It is strange to be reminded that Jane Austen’s classic romance, Pride and Prejudice, was published (sans zombies) just five years before the first edition of Mary Shelley’s gothic horror tale, Frankenstein. The contemporary social upheaval caused by the competing ideologies of the Enlightenment, Industrialisation and the Romantic Movement is evident in Shelley’s text but can seem invisible in Austen’s more restrained social novel. Austen, however, was not unaware of social injustice and three key issues are relevant to an understanding of her novels.

1. Enclosure. By th19th Century, almost all arable lands in England had been enclosed,by hedges or fences, restricting their use as pasture to the owners. Prior to this, much land had been available for grazing to the landless poor. One of the consequences of enclosure was to increase the number of seasonal labourers requiring poor relief. In Pride and Prejudice, this allows Darcy to be held up as a more generous land owner than others (and his housekeeper to brag about him to Elizabeth). Although enclosures began as early as the 13th Century, it was really during the Industrial Revolution, when land was increasingly commodified, that the practice became dominant.

2. Entailment. The Bennet sisters’ desperate situation is due in part to entailment laws. The purpose of these laws was to ensure the line of succession for important houses. The reality of them was that the owner was unable to sell or bequeath their estate. It was, instead, entailed to the legal heir. The result of such laws was often families who were impoverished by debt in spite of being in possession of impressive estates or, as in the case of the Bennet sisters, women being left at the mercy of, often distant, male relatives. The abolishment of individual entails was made simpler in 1833 but it was only in 1996 that the law was abandoned altogether.

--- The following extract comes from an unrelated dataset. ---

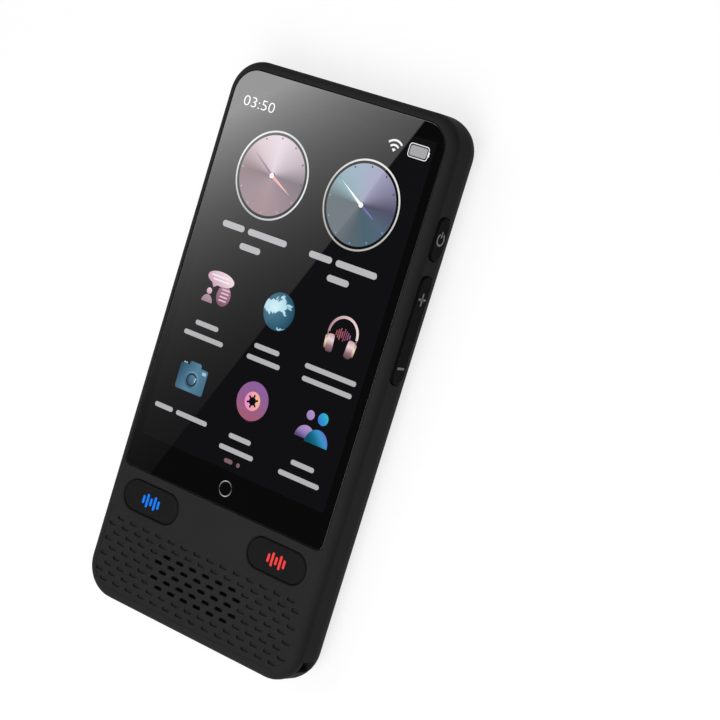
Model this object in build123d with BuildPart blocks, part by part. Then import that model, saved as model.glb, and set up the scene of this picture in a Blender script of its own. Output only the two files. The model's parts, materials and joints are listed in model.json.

Military Meritocracy. Although during the Regency it was still common practice for a young man to purchase a commission (that is, an officer’s rank) in the Army or the Navy, it was during this period that the military in England (particularly the Navy) began to reward meritorious service with rank – both military and social. This allowed landless gentlemen to improve their social standing and aspire to more profitable matches. Perhaps the best example of this in Austen is Captain Wentworth in Persuasion, who becomes wealthy and a socially acceptable match for the daughter of a Baronet, through his service in the West Indies. The social signficance of the soldiers quartered at Meriton in Pride and Prejudice is another example.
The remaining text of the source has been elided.